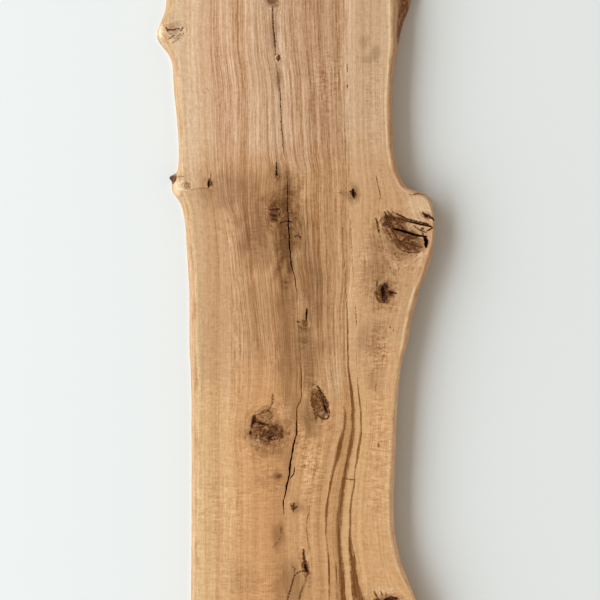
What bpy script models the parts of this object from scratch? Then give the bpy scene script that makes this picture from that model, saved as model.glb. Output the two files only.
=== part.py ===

...

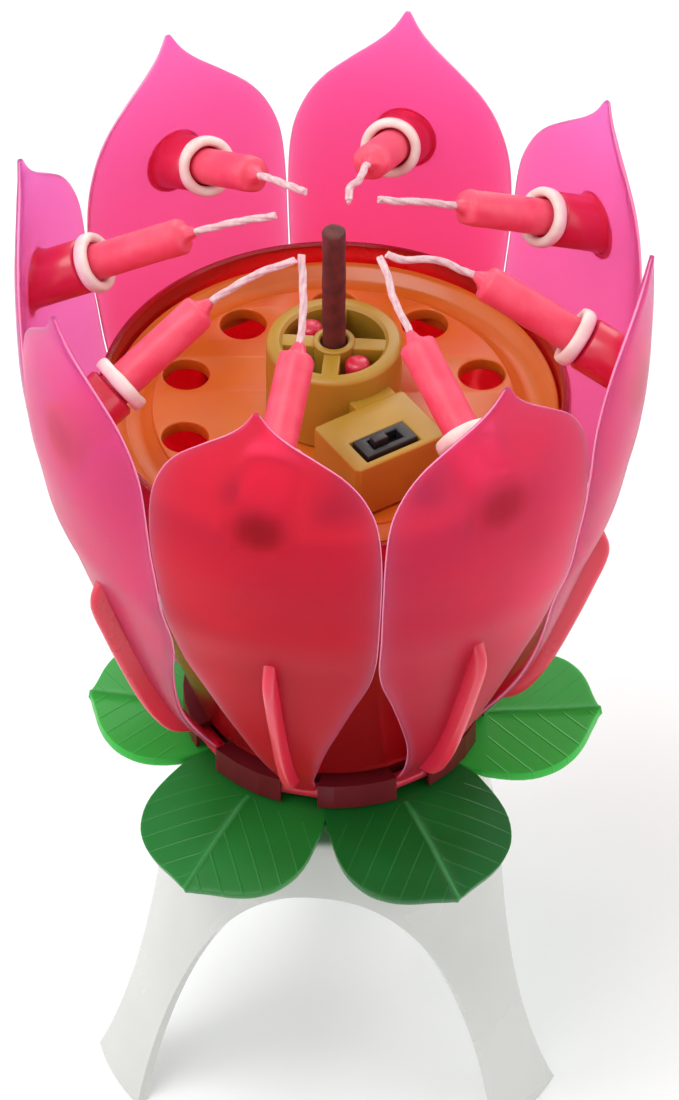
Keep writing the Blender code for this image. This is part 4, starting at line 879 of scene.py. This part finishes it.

--

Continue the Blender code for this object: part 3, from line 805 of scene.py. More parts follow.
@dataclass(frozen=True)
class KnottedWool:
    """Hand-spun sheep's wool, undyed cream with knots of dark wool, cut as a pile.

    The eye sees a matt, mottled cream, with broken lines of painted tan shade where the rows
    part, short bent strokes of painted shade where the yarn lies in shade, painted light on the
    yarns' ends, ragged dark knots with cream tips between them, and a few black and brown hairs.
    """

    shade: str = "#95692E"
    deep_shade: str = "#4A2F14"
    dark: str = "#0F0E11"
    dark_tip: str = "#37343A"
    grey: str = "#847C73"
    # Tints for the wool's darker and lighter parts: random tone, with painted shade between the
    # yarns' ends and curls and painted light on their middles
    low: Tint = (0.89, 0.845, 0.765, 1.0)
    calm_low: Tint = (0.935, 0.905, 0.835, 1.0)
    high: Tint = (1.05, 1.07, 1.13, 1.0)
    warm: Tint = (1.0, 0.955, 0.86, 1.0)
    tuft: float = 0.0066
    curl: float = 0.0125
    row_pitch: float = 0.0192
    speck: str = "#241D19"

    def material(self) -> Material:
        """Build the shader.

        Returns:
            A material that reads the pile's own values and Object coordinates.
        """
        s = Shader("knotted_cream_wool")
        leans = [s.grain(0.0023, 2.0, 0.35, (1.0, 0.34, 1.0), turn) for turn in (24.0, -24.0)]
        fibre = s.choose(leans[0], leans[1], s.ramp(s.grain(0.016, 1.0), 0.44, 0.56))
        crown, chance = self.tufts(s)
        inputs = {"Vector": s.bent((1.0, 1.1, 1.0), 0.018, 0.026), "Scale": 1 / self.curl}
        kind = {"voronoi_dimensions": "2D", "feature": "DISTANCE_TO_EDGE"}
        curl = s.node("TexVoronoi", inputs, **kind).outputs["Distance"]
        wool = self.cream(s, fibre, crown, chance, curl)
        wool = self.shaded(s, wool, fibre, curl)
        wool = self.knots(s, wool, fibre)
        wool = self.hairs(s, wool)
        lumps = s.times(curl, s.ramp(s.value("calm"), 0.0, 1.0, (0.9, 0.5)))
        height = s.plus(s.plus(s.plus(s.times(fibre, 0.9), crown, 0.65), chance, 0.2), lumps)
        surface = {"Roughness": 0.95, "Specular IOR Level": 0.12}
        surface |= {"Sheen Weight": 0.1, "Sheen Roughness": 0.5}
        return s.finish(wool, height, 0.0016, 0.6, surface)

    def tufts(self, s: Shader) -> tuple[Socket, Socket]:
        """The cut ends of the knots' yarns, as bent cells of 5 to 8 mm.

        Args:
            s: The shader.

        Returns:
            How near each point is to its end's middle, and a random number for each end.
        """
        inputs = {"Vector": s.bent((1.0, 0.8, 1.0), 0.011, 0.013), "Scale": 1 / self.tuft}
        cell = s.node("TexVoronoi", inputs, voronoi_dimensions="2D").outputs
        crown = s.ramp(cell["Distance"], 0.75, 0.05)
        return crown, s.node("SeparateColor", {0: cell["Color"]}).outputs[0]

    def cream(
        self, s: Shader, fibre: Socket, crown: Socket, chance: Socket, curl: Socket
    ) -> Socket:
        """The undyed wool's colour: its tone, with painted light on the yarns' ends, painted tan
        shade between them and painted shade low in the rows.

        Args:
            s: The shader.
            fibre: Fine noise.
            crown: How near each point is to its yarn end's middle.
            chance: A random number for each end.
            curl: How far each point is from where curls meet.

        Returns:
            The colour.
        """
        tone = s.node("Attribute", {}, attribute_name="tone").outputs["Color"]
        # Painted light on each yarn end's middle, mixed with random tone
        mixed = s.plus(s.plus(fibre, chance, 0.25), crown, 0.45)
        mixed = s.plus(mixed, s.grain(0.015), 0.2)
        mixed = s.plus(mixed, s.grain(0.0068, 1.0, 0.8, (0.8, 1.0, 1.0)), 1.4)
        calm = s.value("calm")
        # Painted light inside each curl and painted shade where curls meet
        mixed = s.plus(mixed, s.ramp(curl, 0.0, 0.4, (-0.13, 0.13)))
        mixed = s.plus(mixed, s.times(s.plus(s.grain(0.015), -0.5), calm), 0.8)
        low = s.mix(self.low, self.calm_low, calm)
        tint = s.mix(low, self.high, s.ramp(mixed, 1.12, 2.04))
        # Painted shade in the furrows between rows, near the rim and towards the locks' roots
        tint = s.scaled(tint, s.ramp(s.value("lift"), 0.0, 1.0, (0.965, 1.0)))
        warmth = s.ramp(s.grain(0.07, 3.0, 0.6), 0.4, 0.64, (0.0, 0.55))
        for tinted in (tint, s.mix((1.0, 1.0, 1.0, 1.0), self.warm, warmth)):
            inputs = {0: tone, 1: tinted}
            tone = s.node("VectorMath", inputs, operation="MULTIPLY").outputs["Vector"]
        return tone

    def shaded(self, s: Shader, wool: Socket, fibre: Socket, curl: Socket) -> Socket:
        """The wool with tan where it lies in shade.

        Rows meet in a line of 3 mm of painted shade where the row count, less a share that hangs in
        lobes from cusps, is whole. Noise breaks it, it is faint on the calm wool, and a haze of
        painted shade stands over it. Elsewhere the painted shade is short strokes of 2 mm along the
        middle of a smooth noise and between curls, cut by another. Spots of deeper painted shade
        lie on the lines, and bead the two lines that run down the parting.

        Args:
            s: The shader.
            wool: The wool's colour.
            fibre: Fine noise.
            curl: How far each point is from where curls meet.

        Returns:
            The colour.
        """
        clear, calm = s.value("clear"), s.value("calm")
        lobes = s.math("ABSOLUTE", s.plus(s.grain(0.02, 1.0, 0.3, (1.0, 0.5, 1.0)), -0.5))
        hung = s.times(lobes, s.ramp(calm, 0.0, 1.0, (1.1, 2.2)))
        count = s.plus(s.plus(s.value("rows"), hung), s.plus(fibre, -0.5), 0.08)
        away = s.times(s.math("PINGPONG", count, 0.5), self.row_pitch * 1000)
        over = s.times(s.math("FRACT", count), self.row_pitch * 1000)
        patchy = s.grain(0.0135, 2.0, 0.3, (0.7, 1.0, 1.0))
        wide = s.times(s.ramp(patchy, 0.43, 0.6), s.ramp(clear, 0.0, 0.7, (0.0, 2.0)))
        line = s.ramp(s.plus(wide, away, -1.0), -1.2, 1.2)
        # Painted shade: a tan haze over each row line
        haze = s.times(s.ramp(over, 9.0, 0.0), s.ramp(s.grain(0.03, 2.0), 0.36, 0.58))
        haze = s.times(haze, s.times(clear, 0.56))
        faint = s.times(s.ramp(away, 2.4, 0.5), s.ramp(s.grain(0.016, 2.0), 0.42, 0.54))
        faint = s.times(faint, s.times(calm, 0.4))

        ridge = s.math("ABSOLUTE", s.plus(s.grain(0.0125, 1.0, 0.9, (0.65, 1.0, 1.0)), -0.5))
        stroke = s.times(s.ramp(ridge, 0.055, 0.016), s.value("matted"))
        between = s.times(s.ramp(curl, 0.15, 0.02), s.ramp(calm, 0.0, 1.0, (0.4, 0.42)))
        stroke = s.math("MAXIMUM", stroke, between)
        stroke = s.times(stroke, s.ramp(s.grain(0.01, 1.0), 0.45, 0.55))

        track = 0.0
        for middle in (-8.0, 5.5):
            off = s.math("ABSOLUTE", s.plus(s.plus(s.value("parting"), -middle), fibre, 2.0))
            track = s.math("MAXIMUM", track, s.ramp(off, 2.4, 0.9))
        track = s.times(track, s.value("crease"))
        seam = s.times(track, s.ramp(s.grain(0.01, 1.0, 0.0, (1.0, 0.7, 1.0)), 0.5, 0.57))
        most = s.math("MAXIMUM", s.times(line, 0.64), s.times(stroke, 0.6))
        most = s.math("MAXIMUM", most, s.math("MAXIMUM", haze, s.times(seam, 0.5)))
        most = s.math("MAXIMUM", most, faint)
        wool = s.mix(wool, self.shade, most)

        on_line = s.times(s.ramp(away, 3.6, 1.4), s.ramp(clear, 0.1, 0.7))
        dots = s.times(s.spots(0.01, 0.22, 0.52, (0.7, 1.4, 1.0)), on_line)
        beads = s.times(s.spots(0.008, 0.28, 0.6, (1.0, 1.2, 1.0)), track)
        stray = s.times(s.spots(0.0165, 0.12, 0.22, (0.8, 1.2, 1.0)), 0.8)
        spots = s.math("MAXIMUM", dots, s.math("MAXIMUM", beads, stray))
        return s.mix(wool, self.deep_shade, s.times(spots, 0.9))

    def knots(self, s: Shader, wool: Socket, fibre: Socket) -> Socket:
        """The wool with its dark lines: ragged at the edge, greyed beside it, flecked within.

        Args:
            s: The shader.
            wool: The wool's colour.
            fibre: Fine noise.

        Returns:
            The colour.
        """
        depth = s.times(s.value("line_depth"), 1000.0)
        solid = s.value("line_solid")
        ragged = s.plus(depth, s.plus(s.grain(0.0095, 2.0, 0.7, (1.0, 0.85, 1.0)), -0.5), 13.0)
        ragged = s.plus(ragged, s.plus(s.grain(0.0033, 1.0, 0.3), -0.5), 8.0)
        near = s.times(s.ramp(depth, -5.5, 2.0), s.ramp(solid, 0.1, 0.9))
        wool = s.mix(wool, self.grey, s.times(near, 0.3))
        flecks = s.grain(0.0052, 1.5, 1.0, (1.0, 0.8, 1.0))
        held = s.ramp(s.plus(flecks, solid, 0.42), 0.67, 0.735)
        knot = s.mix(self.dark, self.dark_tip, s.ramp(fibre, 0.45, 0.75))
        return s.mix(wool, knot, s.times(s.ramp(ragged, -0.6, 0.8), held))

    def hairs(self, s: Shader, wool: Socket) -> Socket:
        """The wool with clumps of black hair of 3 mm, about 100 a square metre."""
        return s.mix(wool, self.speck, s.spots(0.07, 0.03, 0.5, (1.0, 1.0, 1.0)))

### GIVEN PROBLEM
Pick out all the lines with the word "this" in them and copy them.

### FULL SOLUTION
What bpy script models the parts of this object from scratch? Then give the bpy scene script that makes this picture from that model, saved as model.glb. Output the two files only.
Keep writing the Blender code for this image. This is part 4, starting at line 879 of scene.py. This part finishes it.
Continue the Blender code for this object: part 3, from line 805 of scene.py. More parts follow.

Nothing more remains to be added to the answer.